Ben-Meir stressed, however, that Israel accepts Mubarak’s assurances that he is committed to the Camp David peace process and to the autonomy negotiations which are the next step in that process. He said Eagleburger also assured him yesterday that the U.S. believes there is no alternative to the Camp David process.

As for Israel, Ben-Meir declared that “Israel remains fully committed to the negotiations.” He noted that Premier Menachem Begin is persona-ally committed since it was he who originally proposed autonomy for the Palestinian Arabs on the West Bank and Gaza Strip.

Ben-Meir blamed the Palestine Liberation Organization for the “unrest” on the West Bank which, he said, was initiated by the PLO because it realized that the peace process was going ahead as planned. He said the PLO wants to prevent autonomy from being achieved since it knows that if conditions are improved for the residents of the West Bank and Gaza Strip, the PLO influence will be lessened. He maintained that only five percent of the West Bank population is involved in the unrest.
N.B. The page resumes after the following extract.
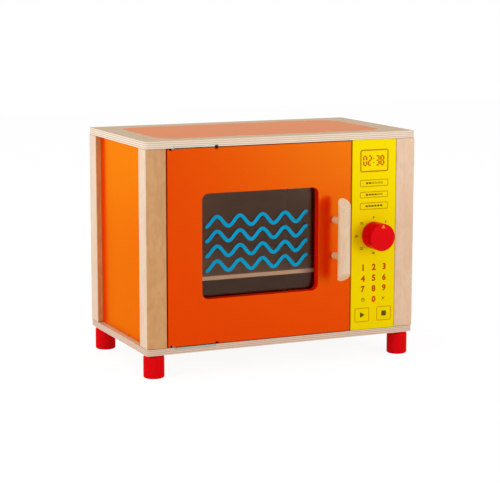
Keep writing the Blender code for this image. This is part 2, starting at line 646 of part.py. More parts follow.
def make_handle(door_axis):
    """A dowel bar with slanted ends on two round pegs, all screwed on from inside the door."""
    bm = bmesh.new()
    ends = []
    for end in (-1, 1):
        ring = []
        for step in range(32):
            angle = 2 * math.pi * step / 32
            y = BAR_RADIUS * math.sin(angle)
            cut_back = BAR_SLANT * (BAR_RADIUS - y) / (2 * BAR_RADIUS)
            height = MIDDLE + end * (BAR_LENGTH / 2 - cut_back)
            ring.append(bm.verts.new((BAR_X + BAR_RADIUS * math.cos(angle), BAR_Y + y, height)))
        bm.faces.new(ring)
        ends.append(ring)
    for step in range(32):
        after = (step + 1) % 32
        bm.faces.new((ends[0][step], ends[0][after], ends[1][after], ends[1][step]))
    bar = new_part("handle_bar", bm, BEECH, door_axis)
    ease(bar, SHELF_EASE)
    cut(bar, "cut_bar_holes", peg_holes(BAR_BACK, (0, -1, 0), HANDLE_SCREW_IN_BAR + SEAT_GAP), door_axis)
    length = FRONT - BAR_BACK + 2 * (PEG_SEAT - SEAT_GAP)
    screw_hole = HANDLE_SCREW_RADIUS + SEAT_GAP
    ring = [(PEG_RADIUS, 0), (PEG_RADIUS, length), (screw_hole, length), (screw_hole, 0)]
    for where, z in zip(("lower", "upper"), PEG_HEIGHTS):
        start = (BAR_X, BAR_BACK - PEG_SEAT + SEAT_GAP, z)
        new_part("handle_peg_" + where, turn(ring, start, (0, 1, 0), 24), BEECH, door_axis)
        screw = round_head_screw((BAR_X, DOOR_BACK + SEAT_GAP, z), (0, -1, 0), HANDLE_SCREW_RADIUS,
                                 HANDLE_SCREW_HEAD, HANDLE_SCREW_HEAD_HEIGHT,
                                 DOOR_BACK - BAR_BACK + HANDLE_SCREW_IN_BAR)
        new_part("handle_screw_" + where, screw, ZINC_STEEL, door_axis)


STRIKE_X = DOOR_RIGHT - STRIKE_WIDTH / 2 - 2 * DOOR_EASE
STRIKE_BACK = DOOR_BACK + SEAT_GAP + STRIKE_THICKNESS
MAGNET_FACE = STRIKE_BACK + SEAT_GAP
BLOCK_FACE = MAGNET_FACE + MAGNET_PROUD


def strike_screw(grow=0):
    return small_screws([(STRIKE_X, STRIKE_BACK, MIDDLE)], (0, -1, 0), STRIKE_SCREW_LENGTH, grow)


def make_catch(door_axis):
    """The magnetic catch: a strike plate on the door, a magnet in a block on the partition."""
    strike = new_part("strike_plate",
                      block((STRIKE_X - STRIKE_WIDTH / 2, DOOR_BACK + SEAT_GAP, MIDDLE - STRIKE_HEIGHT / 2),
                            (STRIKE_X + STRIKE_WIDTH / 2, STRIKE_BACK, MIDDLE + STRIKE_HEIGHT / 2)),
                      ZINC_STEEL, door_axis)
    cut(strike, "cut_strike_hole", strike_screw(SEAT_GAP), door_axis)
    new_part("strike_screw", strike_screw(), ZINC_STEEL, door_axis)
    right = CONTROL_LEFT - SEAT_GAP
    wood = block((right - CATCH_BLOCK_WIDTH, BLOCK_FACE, MIDDLE - CATCH_BLOCK_HEIGHT / 2),
                 (right, BLOCK_FACE + CATCH_BLOCK_DEPTH, MIDDLE + CATCH_BLOCK_HEIGHT / 2))
    catch = new_part("catch_block", wood, BEECH)
    ease(catch, SHELF_EASE)
    seat = (STRIKE_X, BLOCK_FACE, MIDDLE)
    socket = bore(MAGNET_RADIUS + SEAT_GAP, seat, (0, 1, 0), MAGNET_LENGTH - MAGNET_PROUD + SEAT_GAP, 20)
    cut(catch, "cut_magnet", socket)
    disc = [(0, 0), (MAGNET_RADIUS, 0), (MAGNET_RADIUS, MAGNET_LENGTH), (0, MAGNET_LENGTH)]
    new_part("catch_magnet", turn(disc, (STRIKE_X, MAGNET_FACE, MIDDLE), (0, 1, 0), 20), MAGNET_NICKEL)


def make_knob(knob_axis):
    """The turning knob on its spindle, kept in the panel by a washer and a screw behind it."""
    knob_back = FRONT - KNOB_STAND
    knob_front = knob_back - KNOB_LENGTH
    hole = SPINDLE_RADIUS + SEAT_GAP
    hole_end = KNOB_LENGTH - SPINDLE_SEAT - SEAT_GAP
    profile = [(0, 0)] + rim(KNOB_RADIUS, 0, KNOB_LENGTH, KNOB_EASE)
    profile += [(hole, KNOB_LENGTH), (hole, hole_end), (0, hole_end)]
    ahead = (0, 1, 0)
    new_part("knob", turn(profile, (KNOB_X, knob_front, MIDDLE), ahead, 40), RED_LACQUER, knob_axis)
    start = knob_back - SPINDLE_SEAT
    length = CONTROL_BACK - start
    pilot = KNOB_SCREW_RADIUS + SEAT_GAP
    pilot_end = length - KNOB_SCREW_LENGTH
    profile = [(0, 0), (SPINDLE_RADIUS, 0), (SPINDLE_RADIUS, length), (pilot, length), (pilot, pilot_end),
               (0, pilot_end)]
    new_part("knob_spindle", turn(profile, (KNOB_X, start, MIDDLE), ahead, 24), BEECH, knob_axis)
    ring = [(WASHER_RADIUS, 0), (WASHER_RADIUS, WASHER_THICKNESS), (pilot, WASHER_THICKNESS), (pilot, 0)]
    washer = turn(ring, (KNOB_X, CONTROL_BACK + SEAT_GAP, MIDDLE), ahead, 24)
    new_part("knob_washer", washer, NYLON, knob_axis)
    seat = (KNOB_X, CONTROL_BACK + WASHER_THICKNESS + 2 * SEAT_GAP, MIDDLE)
    screw = round_head_screw(seat, (0, -1, 0), KNOB_SCREW_RADIUS, KNOB_SCREW_HEAD, KNOB_SCREW_HEAD_HEIGHT,
                             KNOB_SCREW_LENGTH)
    new_part("knob_screw", screw, ZINC_STEEL, knob_axis)


def joint_axis(name, place):
    """An empty that stands on a joint's axis and carries the pieces that turn about it."""
    axis = bpy.data.objects.new(name, None)
    axis.location = place
    bpy.context.scene.collection.objects.link(axis)
    return axis


def main():
    for old in list(bpy.data.objects):
        bpy.data.objects.remove(old)
    door_axis = joint_axis("door_axis", (PIVOT_X, PIVOT_Y, MIDDLE))
    knob_axis = joint_axis("knob_axis", (KNOB_X, FRONT, MIDDLE))
    make_boards()
    for left, front in CORNERS:
        make_post(left, front)
        make_dowel(left, front)
        make_foot(left, front)
    make_panels()
    make_partition()
    make_shelf()
    make_control_panel()
    make_door(door_axis)
    make_pane(door_axis)
    for end in (1, -1):
        make_hinge(end, door_axis)
    make_handle(door_axis)
    make_catch(door_axis)
    make_knob(knob_axis)


main()
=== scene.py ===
from math import atan, cos, pi, radians, sin

import bmesh
import bpy
from mathutils import Matrix, Vector


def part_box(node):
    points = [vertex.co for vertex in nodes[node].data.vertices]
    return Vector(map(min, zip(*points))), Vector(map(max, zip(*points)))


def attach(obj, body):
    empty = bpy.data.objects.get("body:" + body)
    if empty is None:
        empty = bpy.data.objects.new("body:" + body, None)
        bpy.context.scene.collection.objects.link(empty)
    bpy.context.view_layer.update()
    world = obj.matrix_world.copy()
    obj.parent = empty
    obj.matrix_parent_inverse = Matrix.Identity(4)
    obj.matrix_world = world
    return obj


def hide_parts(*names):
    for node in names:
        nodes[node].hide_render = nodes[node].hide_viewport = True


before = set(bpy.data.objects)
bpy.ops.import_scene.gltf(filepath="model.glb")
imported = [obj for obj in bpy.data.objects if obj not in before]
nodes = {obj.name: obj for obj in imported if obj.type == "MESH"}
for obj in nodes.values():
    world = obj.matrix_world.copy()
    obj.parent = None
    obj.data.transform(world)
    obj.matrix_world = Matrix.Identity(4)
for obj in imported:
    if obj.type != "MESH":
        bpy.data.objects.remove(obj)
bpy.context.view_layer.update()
scene = bpy.context.scene

# Corner posts: four square beech sticks, planed, eased along their edges and given a thin coat of
# clear satin lacquer. The panels stand in grooves ploughed down them.


def linear(code):
    """An sRGB hex colour as linear red, green, blue and full alpha."""
    channels = [int(code[i:i + 2], 16) / 255 for i in (1, 3, 5)]
    return [c / 12.92 if c <= 0.04045 else ((c + 0.055) / 1.055) ** 2.4 for c in channels] + [1]


def join(tree, node, inputs):
    """Give a node its inputs: a value, a hex colour, another node's output, or a node for its first one."""
    for name, value in inputs.items():
        named = [socket for socket in node.inputs if socket.enabled and socket.name == name]
        socket = named[0] if named else node.inputs[name]
        if isinstance(value, bpy.types.Node):
            value = next(output for output in value.outputs if output.enabled)
        if isinstance(value, bpy.types.NodeSocket):
            tree.links.new(value, socket)
        else:
            socket.default_value = linear(value) if isinstance(value, str) else value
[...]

Ben-Meir also stressed that when residents of the West Bank and Gaza realize that the U.S. is fully committed to the autonomy negotiations and that there is no other alternative but continued military control, they will accept the process.


The American-born official who is a social psychologist, tried to explain the present situation on the West Bank. “Israel regrets any loss of lives,” he said. He said the problem on the West Bank is not that Israel is confronted with announced demonstrations or riots but that a group of soldiers going through a street or alley is suddenly confronted by a mob.

Ben-Meir said the soldiers do everything possible to disperse the crowd without shooting at civilians, but if they are forced to shoot, then injuries do occur. He said the same thing happens to civilians, meaning Israeli settlers, in vehicles who are confronted by a mob on the road.

He gave as an example mini-buses carrying children to school and civilians having to shoot their way-out sometimes because of the threat to their own lives. He said Israel is trying to find ways to meet the threat from mobs without causing injuries.